The largest economic sector, technology, showed modest weakness. Apple (AAPL 94.58, +3.83) provided it leadership after chief executive, Steve Jobs, issued a statement providing clarity regarding his health, which had been in question due to ongoing rumors. 

Financials traded as laggards for the entire session before finishing 2.5% lower. Citigroup (C 7.08, -0.02) and JPMorgan Chase (JPM 29.25, -2.10) had their estimates cut.

Energy (+1.4%) logged the best performance of the session, thanks to a 4.4% advance in crude oil futures. Oil closed near $48.40 per barrel. Crude was up 6.3% at its session high.

Retailers registered strong gains as well, though consumer spending remains challenged. Such challenges underpinned target reductions for Macy's (M 11.66, +0.68) and Target (TGT 36.14, +1.51). Meanwhile, shares of Best Buy (BBY 30.00, +0.98) and Amazon.com (AMZN 54.06, -0.30) were upgraded given their positioning in the current environment.

No doubt, though, conditions remain tough for automakers. Ford Motor Company (F 2.58, +0.12) and General Motors (GM 3.71, +0.06) reported December sales dropped 32.4% year-over-year and 31.4% year-over-year, respectively.  Ford’s results were in-line with the consensus forecast, yet GM’s weren’t as bad as feared.

Ford and GM have seen their troubles exacerbated by stiff overseas competition. Still, foreign automakers aren’t immune to the troubles of the global economy. Toyota Motor (TM 65.62, -0.75) posted a 36.7% year-over-year drop in December sales.

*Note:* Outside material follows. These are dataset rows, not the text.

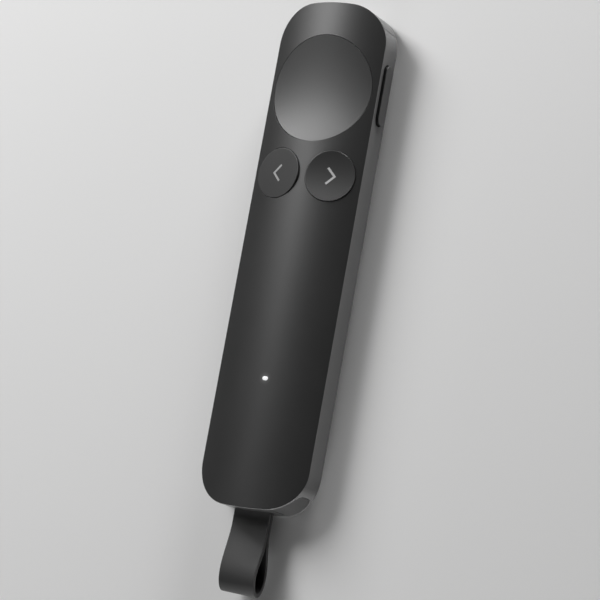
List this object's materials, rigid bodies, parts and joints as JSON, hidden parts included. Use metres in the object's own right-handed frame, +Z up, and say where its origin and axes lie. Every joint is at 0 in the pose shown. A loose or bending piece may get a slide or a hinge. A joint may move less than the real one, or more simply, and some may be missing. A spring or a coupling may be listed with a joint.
{
  "type": "wireless presentation clicker",
  "caption": "Slim lens-shaped presentation clicker: dished pointer key, two small arrow keys, side key, status light and a receiver with a pull loop parked in the end.",
  "frame": {"origin": "centre of the flat land on the back that the clicker lies on", "axes": "+X across the body towards the side key, +Y along the body towards the pointer key's end, +Z up out of the face; the pull loop points to -Y"},
  "size_m": [0.0287, 0.1382, 0.0122],
  "materials": {
    "shell": "fine satin texture, near black",
    "band": "satin dark grey with a polished rim",
    "end_cap": "satin dark grey",
    "key": "fine satin texture, dark grey",
    "side_key": "satin dark grey",
    "arrow": "light grey inlay",
    "light_pipe": "clear, lit white",
    "led": "pale yellow resin",
    "board": "green solder mask",
    "screw": "zinc plated",
    "cradle": "black moulding",
    "flex": "amber film",
    "switch_can": "stamped steel",
    "plunger": "black nylon",
    "cell": "foil pouch",
    "tape": "black foam tape",
    "lead": "red and black insulation",
    "socket": "ivory nylon",
    "port": "drawn steel",
    "tongue": "black moulding",
    "shield": "tin plated steel",
    "ceramic": "pale ceramic",
    "chip": "black epoxy",
    "motor": "drawn steel",
    "sleeve": "black rubber",
    "shaft": "ground steel",
    "weight": "sintered heavy metal",
    "receiver": "satin black",
    "plug": "nickel plated",
    "pin": "ground steel",
    "strap": "smooth dark grey elastomer"
  },
  "bodies": {
    "case": {"front_cover": "shell", "side_band": "band", "back_cover": "shell", "top_end_cap": "end_cap", "bottom_end_cap": "end_cap", "light_pipe": "light_pipe", "status_led": "led", "main_board": "board", "board_screws": "screw", "key_cradle": "cradle", "key_flex": "flex", "pointer_switch": "switch_can", "prev_switch": "switch_can", "next_switch": "switch_can", "side_switch": "switch_can", "battery_cell": "cell", "battery_tape": "tape", "battery_leads": "lead", "battery_socket": "socket", "charge_port": "port", "charge_tongue": "tongue", "radio_shield": "shield", "aerial_chip": "ceramic", "motion_sensor": "chip", "controller_chip": "chip", "motor_can": "motor", "motor_sleeve": "sleeve"},
    "pointer": {"pointer_key": "key", "pointer_plunger": "plunger"},
    "prev": {"prev_key": "key", "prev_arrow": "arrow", "prev_plunger": "plunger"},
    "next": {"next_key": "key", "next_arrow": "arrow", "next_plunger": "plunger"},
    "side": {"side_key": "side_key", "side_plunger": "plunger"},
    "weight": {"motor_shaft": "shaft", "motor_weight": "weight"},
    "receiver": {"receiver_head": "receiver", "receiver_plug": "plug", "plug_insert": "tongue", "receiver_board": "board", "strap_pin": "pin", "strap_loop": "strap"}
  },
  "joints": [
    {"name": "pointer_press", "type": "slide", "parent": "case", "child": "pointer", "axis": [0, 0, -1], "range_m": [0, 0.0003], "stiffness_N_per_m": 600},
    {"name": "prev_press", "type": "slide", "parent": "case", "child": "prev", "axis": [0.205, 0, -0.9788], "range_m": [0, 0.0003], "stiffness_N_per_m": 600},
    {"name": "next_press", "type": "slide", "parent": "case", "child": "next", "axis": [-0.205, 0, -0.9788], "range_m": [0, 0.0003], "stiffness_N_per_m": 600},
    {"name": "side_press", "type": "slide", "parent": "case", "child": "side", "axis": [-1, 0, 0], "range_m": [0, 0.0003], "stiffness_N_per_m": 600},
    {"name": "weight_spin", "type": "hinge", "parent": "case", "child": "weight", "pos_m": [-0.0055, -0.038, 0.00657], "axis": [0, 1, 0], "continuous": true},
    {"name": "receiver_pull", "type": "slide", "parent": "case", "child": "receiver", "axis": [0, -1, 0], "range_m": [0, 0.03]}
  ]
}
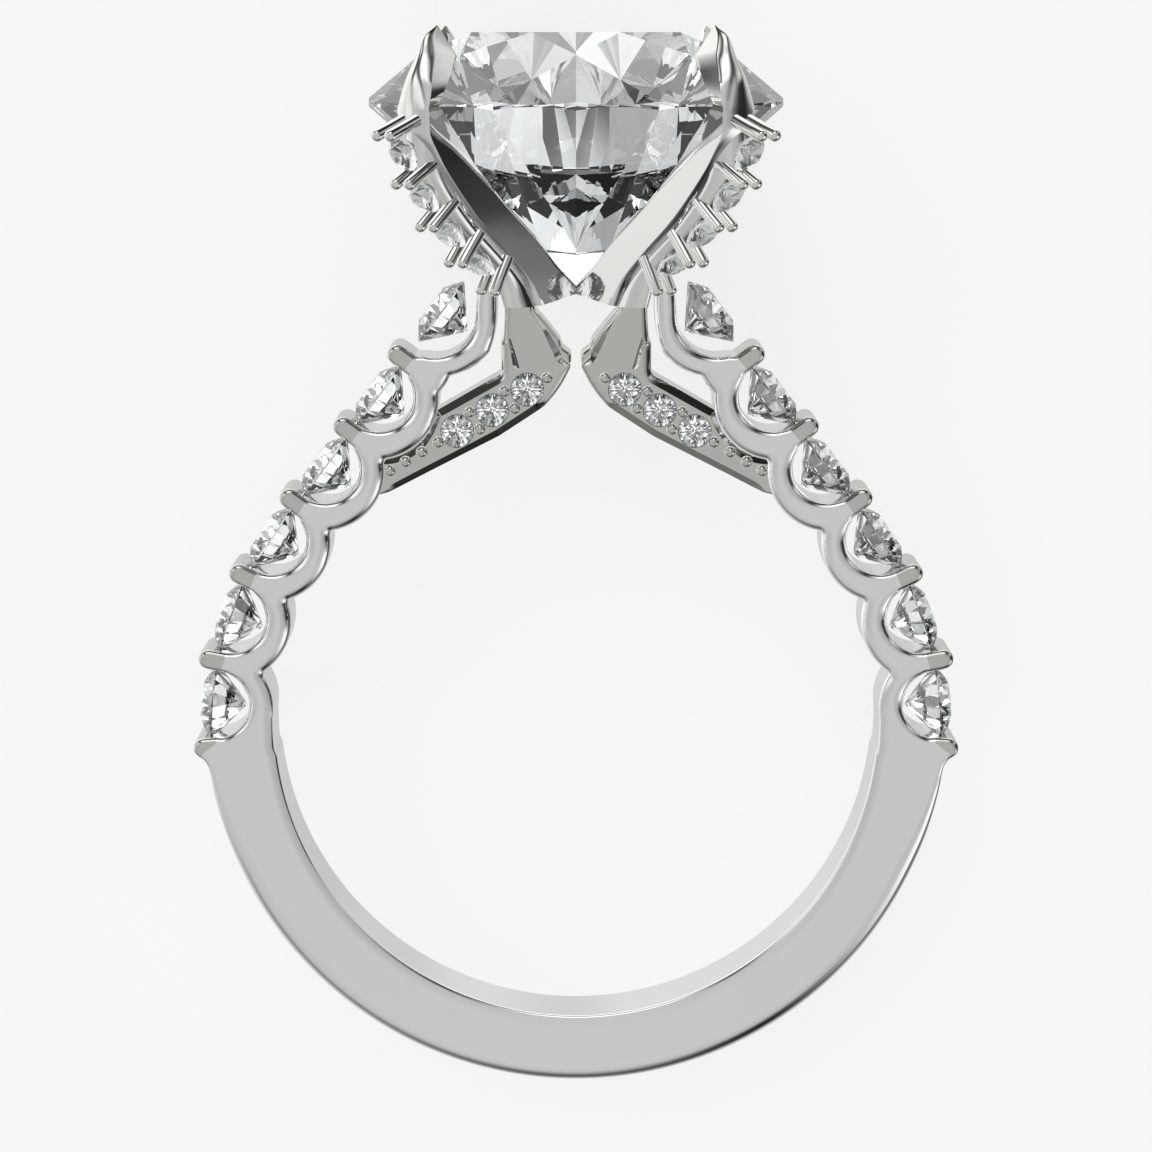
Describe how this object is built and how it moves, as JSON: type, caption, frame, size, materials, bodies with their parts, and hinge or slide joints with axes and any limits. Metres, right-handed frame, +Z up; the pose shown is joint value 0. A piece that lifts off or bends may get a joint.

Consumer spending is of particular concern to economists since it accounts for nearly 70% of U.S. economic activity. Concerted efforts to stimulate spending are being taken as a result. That includes recent plans from the Federal Reserve to spur consumer lending, and now President-Elect Obama is putting together $300 billion in tax cuts for individuals and businesses, according to The Wall Street Journal.

The tax cuts would likely come as part of a larger plan that would include improving infrastructure.

Total construction spending fell 0.6% in December, which isn’t as bad as the 1.4% drop that was widely expected. Still, larger drops in spending are likely for December and subsequent months.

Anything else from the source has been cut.